Whether this is because, and if so to what extent, the Palestinian refugees are deliberately being kept in a state of poverty and misery to inflame anti-Israeli feelings is an interesting question. Certainly, regimes that want internal security, to hold back the floodgates of internal dissent, would do well to find an external entity to hate, someone or something around which to encourage national unity and obedience in defiance of this diabolized other. For sure, if the exiled Palestinians had found a happy life for themselves outside their ancestral lands; if they didn’t have to live as so many do in refugee camps, a strong case could still be made against Israel, given the fact that Israel was the original cause of their leaving. But I’m sure it wouldn’t be such a strong case.

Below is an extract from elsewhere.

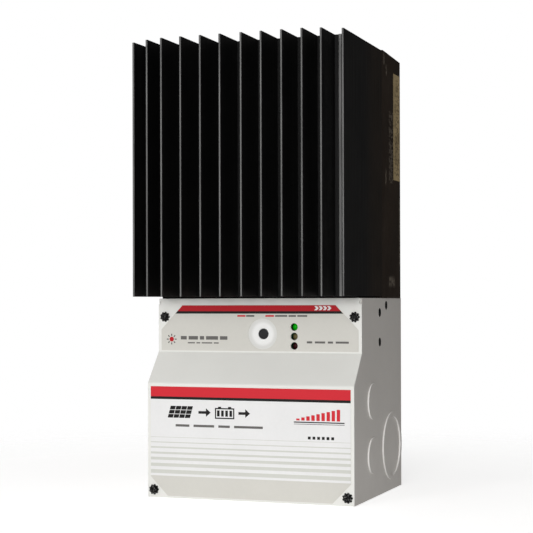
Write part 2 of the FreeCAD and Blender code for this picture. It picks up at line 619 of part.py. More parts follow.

Naturally, I hope this is untrue. But if it is: ‘Why must the Palestinians still suffer so much, outside of as well as inside the occupied territories?’ is a question that springs to mind. It’s hardly that the Arabic world is not rich enough to help them, is it?
Might it be a question of Arabic pride? ‘The wound was caused by Israel. It is Israel’s to heal by rolling into the sea, or letting the refugees back, at least. If we, the rich Arab states help the Palestinians too much, this will lessen the wound and might work towards legitimizing Israel.’
What do I know, I’m just asking questions.